Foster does not spell out what the words sound like in the dialogue. Instead, she describes how certain words sound to Garvin. Otherwise, she uses word placement to convey Miz Maizie’s southern dialect, and this technique continues throughout the book. This way makes the dialogue easier to read while still maintaining its uniqueness.

WHAT DIALOGUE CAN DO


WHAT DIALOGUE CAN DO

Lynnette Jalufka

 

Look at this section of dialogue from Brian Jacques’ The Legend of Luke,part of the Redwallanimal fantasy series. How many characters are speaking? What can you learn about them and the plot? I’ve removed the tags and numbered the lines for reference.

 

  1. “Et be a gurt pity, ‘cos we’m be orfully near ee seashores. Oi cudd feel et in moi diggen claws.”
  2. “But we can’t go any farther now.”
  3. “…Cheer up, pretty one, or you’ll have it rainin’. Leave it to me, I’ve got a plan!”
  4. “You’m got ee plan, zurr?
  5. “Why d’ye think they call me Prince of Mousethieves? Of course, I’ve got a plan, you ole tunnel-grubber!”
  6. “I hope ’tis a plan that’ll work, matey?”
  7. “Oh indeed, an’ did you ever know any o’ my plans that didn’t work, O swinger of swords?”
  8. “Aye, lots of them, O pincher of pies!”
  9. “Well, this won’t be one of that sort, O noble whiskers!”
  10. “It had better not be, O pot-bellied soup-swigger. Now tell on.”

Dialogue has two purposes: to advance the plot and show characterization. The above passage does both. How many characters did you count? There are four. Dinny speaks lines 1 and 4; Trimp, 2; Gonff, 3, 5, 7, and 9; and Martin, 6, 8, and 10.
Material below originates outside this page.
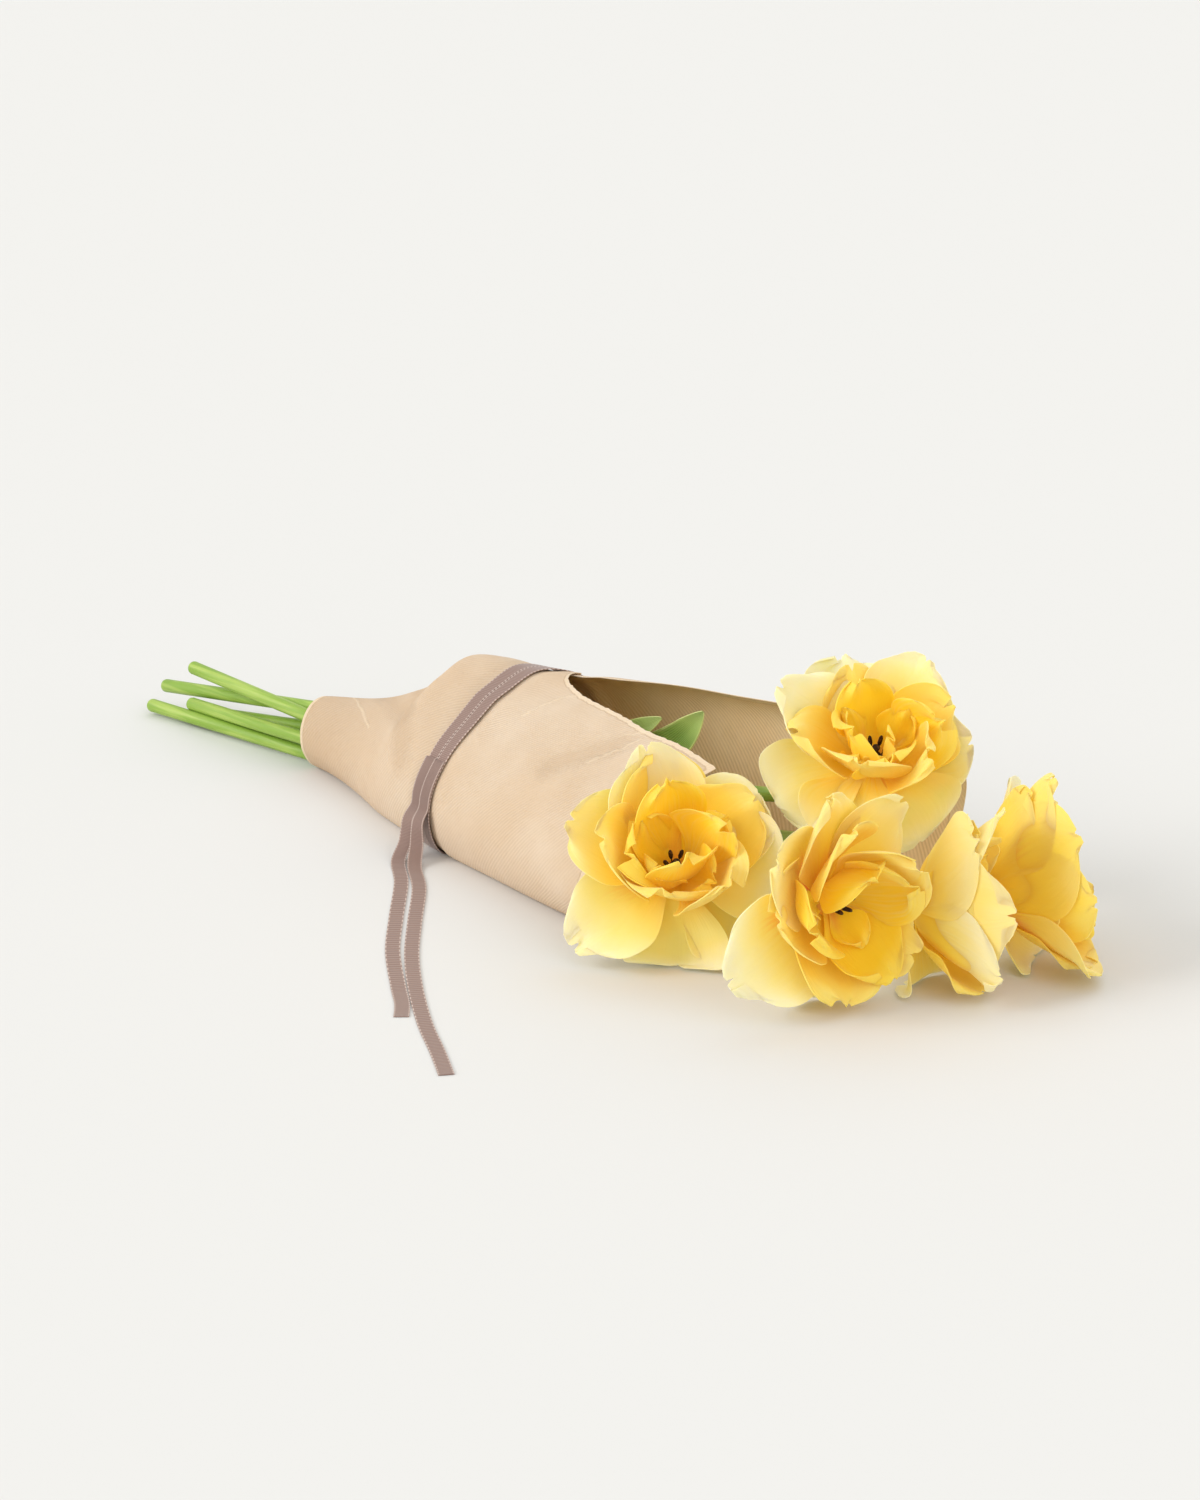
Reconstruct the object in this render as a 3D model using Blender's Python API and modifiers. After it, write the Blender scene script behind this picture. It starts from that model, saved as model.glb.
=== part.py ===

What did you learn about the characters? Dinny seems a little slow by the speech pattern and is equipped for digging tunnels. (He’s a mole.) Trimp is beautiful. Gonff is an overconfident, plump mouse who steals pies. Martin knows how to use a sword and has whiskers. (He’s also a mouse). Martin and Gonff are good friends.

What’s going on? The characters are going to the seashore, but something has prevented them from continuing their journey which requires a plan to overcome. (They must travel through a wood filled with savage killers.) Do they make it? You’ll have to read the book.